— Start —

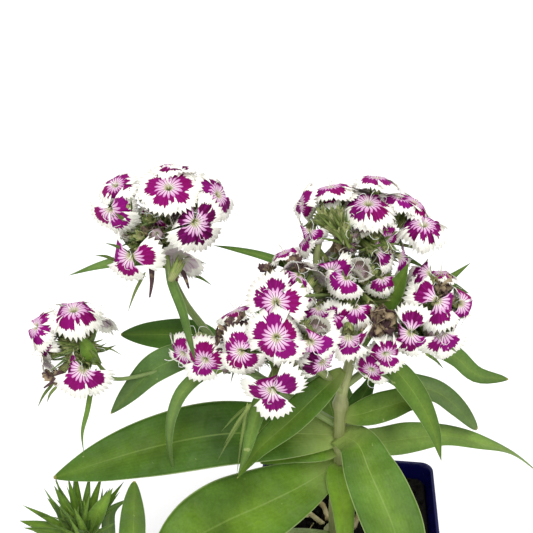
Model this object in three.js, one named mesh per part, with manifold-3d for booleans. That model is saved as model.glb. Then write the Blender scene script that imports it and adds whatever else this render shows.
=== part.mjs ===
// A sweet william (Dianthus barbatus) in a square nursery pot.
// Millimetres, +Z up, the origin in the middle of the pot's underside, the plant's front towards -Y.
//
// The plant is a set of sweeps along curves. Pieces are placed one after another, and each new piece
// is cut back by a small clearance wherever it would run into a piece that stands there already.
import * as THREE from 'three';
import { mergeVertices } from 'three/addons/utils/BufferGeometryUtils.js';
import Module from 'manifold-3d';

const wasm = await Module();
wasm.setup();

// ---------------------------------------------------------------- driving dimensions
const POT = { width: 90, base: 64, height: 92, wall: 1.2, corner: 6, lipHeight: 9, lipOut: 1.4 };
const DRAIN = { radius: 4, offset: 17 };
const COMPOST_BELOW_RIM = 7;
const CLEARANCE = 0.3;
const LEAF_THICKNESS = 0.9;
const RIM_THICKNESS = 0.3;
const THROAT = { depth: 0.8, thickness: 1.6 };
const CALYX = { length: 13, radius: 1.5 };
const FLOWER_STALK_RADIUS = 0.8;
const HUB_RADIUS = 2.6;
const SLIVER = 0.02;

const potBlue = new THREE.MeshStandardMaterial({ color: 0x0c0a5c, roughness: 0.3, metalness: 0 });
const compostBlack = new THREE.MeshStandardMaterial({ color: 0x1d1712, roughness: 1, metalness: 0 });
const stemGreen = new THREE.MeshStandardMaterial({ color: 0x8f9560, roughness: 0.6, metalness: 0 });
const leafGreen = new THREE.MeshStandardMaterial({ color: 0x4f7c2c, roughness: 0.55, metalness: 0 });
const strawPale = new THREE.MeshStandardMaterial({ color: 0xc9c08e, roughness: 0.9, metalness: 0 });
const petalMagenta = new THREE.MeshStandardMaterial({ color: 0xb45a9c, roughness: 0.6, metalness: 0 });
const budGreen = new THREE.MeshStandardMaterial({ color: 0x4a7a30, roughness: 0.6, metalness: 0 });

// ---------------------------------------------------------------- closed surfaces from rings
const middleOf = (ring) => {
  return ring.reduce((sum, p) => sum.add(p), new THREE.Vector3()).divideScalar(ring.length);
};

// Rings of equal length are joined side by side, and the first and last are closed with a fan about
// a point: the middle of the ring, unless another point is given. The second half of the sides is
// split along the other diagonal, so that the two faces of a thin twisted blade never cross.
function loft(rings, startPoint = middleOf(rings[0]), endPoint = middleOf(rings.at(-1))) {
  const count = rings[0].length;
  const points = [...rings.flat(), startPoint, endPoint];
  const startCentre = points.length - 2;
  const endCentre = points.length - 1;
  const faces = [];
  for (let k = 0; k < count; k += 1) {
    const next = (k + 1) % count;
    const last = (rings.length - 1) * count;
    faces.push(startCentre, next, k, endCentre, last + k, last + next);
    for (let ring = 0; ring < rings.length - 1; ring += 1) {
      const a = ring * count;
      const b = a + count;
      if (k < count / 2) {
        faces.push(a + k, a + next, b + next, a + k, b + next, b + k);
      } else {
        faces.push(a + k, a + next, b + k, a + next, b + next, b + k);
      }
    }
  }
  const geometry = new THREE.BufferGeometry().setFromPoints(points);
  geometry.setIndex(faces);
  return geometry;
}

// A section is a list of [across, outwards] offsets, carried along a smooth curve through the points.
// The section's second axis leans towards the direction given as `facing`.
function sweep(points, steps, facing, sectionAt) {
  const curve = new THREE.CatmullRomCurve3(points.map((p) => new THREE.Vector3(...p)), false, 'centripetal');
  const rings = [];
  for (let step = 0; step <= steps; step += 1) {
    const t = step / steps;
    const centre = curve.getPoint(t);
    const along = curve.getTangent(t);
    const out = facing.clone().addScaledVector(along, -facing.dot(along)).normalize();
    const across = new THREE.Vector3().crossVectors(out, along);
    rings.push(sectionAt(t).map(([u, v]) => {
      return centre.clone().addScaledVector(across, u).addScaledVector(out, v);
    }));
  }
  return loft(rings);
}

function circle(radius, sides) {
  return Array.from({ length: sides }, (_, k) => {
    const angle = (2 * Math.PI * k) / sides;
    return [radius * Math.cos(angle), radius * Math.sin(angle)];
  });
}

// ---------------------------------------------------------------- solids and their places
function solidOf(geometry) {
  const bare = geometry.clone();
  bare.deleteAttribute('normal');
  bare.deleteAttribute('uv');
  const merged = mergeVertices(bare, 1e-4);
  return new wasm.Manifold(new wasm.Mesh({
    numProp: 3,
    vertProperties: new Float32Array(merged.attributes.position.array),
    triVerts: new Uint32Array(merged.index.array),
  }));
}

function meshOf(name, solid, material) {
  const data = solid.getMesh();
  const geometry = new THREE.BufferGeometry();
  geometry.setAttribute('position', new THREE.BufferAttribute(new Float32Array(data.vertProperties), 3));
  geometry.setIndex(new THREE.BufferAttribute(new Uint32Array(data.triVerts), 1));
  geometry.computeVertexNormals();
  const mesh = new THREE.Mesh(geometry, material);
  mesh.name = name;
  return mesh;
}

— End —

Work to complete:
Reproduce all data above, unchanged.

Final answer:
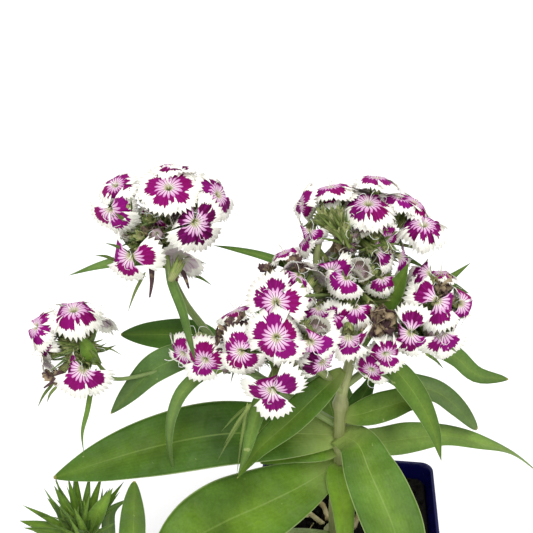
Model this object in three.js, one named mesh per part, with manifold-3d for booleans. That model is saved as model.glb. Then write the Blender scene script that imports it and adds whatever else this render shows.
=== part.mjs ===
// A sweet william (Dianthus barbatus) in a square nursery pot.
// Millimetres, +Z up, the origin in the middle of the pot's underside, the plant's front towards -Y.
//
// The plant is a set of sweeps along curves. Pieces are placed one after another, and each new piece
// is cut back by a small clearance wherever it would run into a piece that stands there already.
import * as THREE from 'three';
import { mergeVertices } from 'three/addons/utils/BufferGeometryUtils.js';
import Module from 'manifold-3d';

const wasm = await Module();
wasm.setup();

// ---------------------------------------------------------------- driving dimensions
const POT = { width: 90, base: 64, height: 92, wall: 1.2, corner: 6, lipHeight: 9, lipOut: 1.4 };
const DRAIN = { radius: 4, offset: 17 };
const COMPOST_BELOW_RIM = 7;
const CLEARANCE = 0.3;
const LEAF_THICKNESS = 0.9;
const RIM_THICKNESS = 0.3;
const THROAT = { depth: 0.8, thickness: 1.6 };
const CALYX = { length: 13, radius: 1.5 };
const FLOWER_STALK_RADIUS = 0.8;
const HUB_RADIUS = 2.6;
const SLIVER = 0.02;

const potBlue = new THREE.MeshStandardMaterial({ color: 0x0c0a5c, roughness: 0.3, metalness: 0 });
const compostBlack = new THREE.MeshStandardMaterial({ color: 0x1d1712, roughness: 1, metalness: 0 });
const stemGreen = new THREE.MeshStandardMaterial({ color: 0x8f9560, roughness: 0.6, metalness: 0 });
const leafGreen = new THREE.MeshStandardMaterial({ color: 0x4f7c2c, roughness: 0.55, metalness: 0 });
const strawPale = new THREE.MeshStandardMaterial({ color: 0xc9c08e, roughness: 0.9, metalness: 0 });
const petalMagenta = new THREE.MeshStandardMaterial({ color: 0xb45a9c, roughness: 0.6, metalness: 0 });
const budGreen = new THREE.MeshStandardMaterial({ color: 0x4a7a30, roughness: 0.6, metalness: 0 });

// ---------------------------------------------------------------- closed surfaces from rings
const middleOf = (ring) => {
  return ring.reduce((sum, p) => sum.add(p), new THREE.Vector3()).divideScalar(ring.length);
};

// Rings of equal length are joined side by side, and the first and last are closed with a fan about
// a point: the middle of the ring, unless another point is given. The second half of the sides is
// split along the other diagonal, so that the two faces of a thin twisted blade never cross.
function loft(rings, startPoint = middleOf(rings[0]), endPoint = middleOf(rings.at(-1))) {
  const count = rings[0].length;
  const points = [...rings.flat(), startPoint, endPoint];
  const startCentre = points.length - 2;
  const endCentre = points.length - 1;
  const faces = [];
  for (let k = 0; k < count; k += 1) {
    const next = (k + 1) % count;
    const last = (rings.length - 1) * count;
    faces.push(startCentre, next, k, endCentre, last + k, last + next);
    for (let ring = 0; ring < rings.length - 1; ring += 1) {
      const a = ring * count;
      const b = a + count;
      if (k < count / 2) {
        faces.push(a + k, a + next, b + next, a + k, b + next, b + k);
      } else {
        faces.push(a + k, a + next, b + k, a + next, b + next, b + k);
      }
    }
  }
  const geometry = new THREE.BufferGeometry().setFromPoints(points);
  geometry.setIndex(faces);
  return geometry;
}

// A section is a list of [across, outwards] offsets, carried along a smooth curve through the points.
// The section's second axis leans towards the direction given as `facing`.
function sweep(points, steps, facing, sectionAt) {
  const curve = new THREE.CatmullRomCurve3(points.map((p) => new THREE.Vector3(...p)), false, 'centripetal');
  const rings = [];
  for (let step = 0; step <= steps; step += 1) {
    const t = step / steps;
    const centre = curve.getPoint(t);
    const along = curve.getTangent(t);
    const out = facing.clone().addScaledVector(along, -facing.dot(along)).normalize();
    const across = new THREE.Vector3().crossVectors(out, along);
    rings.push(sectionAt(t).map(([u, v]) => {
      return centre.clone().addScaledVector(across, u).addScaledVector(out, v);
    }));
  }
  return loft(rings);
}

function circle(radius, sides) {
  return Array.from({ length: sides }, (_, k) => {
    const angle = (2 * Math.PI * k) / sides;
    return [radius * Math.cos(angle), radius * Math.sin(angle)];
  });
}

// ---------------------------------------------------------------- solids and their places
function solidOf(geometry) {
  const bare = geometry.clone();
  bare.deleteAttribute('normal');
  bare.deleteAttribute('uv');
  const merged = mergeVertices(bare, 1e-4);
  return new wasm.Manifold(new wasm.Mesh({
    numProp: 3,
    vertProperties: new Float32Array(merged.attributes.position.array),
    triVerts: new Uint32Array(merged.index.array),
  }));
}

function meshOf(name, solid, material) {
  const data = solid.getMesh();
  const geometry = new THREE.BufferGeometry();
  geometry.setAttribute('position', new THREE.BufferAttribute(new Float32Array(data.vertProperties), 3));
  geometry.setIndex(new THREE.BufferAttribute(new Uint32Array(data.triVerts), 1));
  geometry.computeVertexNormals();
  const mesh = new THREE.Mesh(geometry, material);
  mesh.name = name;
  return mesh;
}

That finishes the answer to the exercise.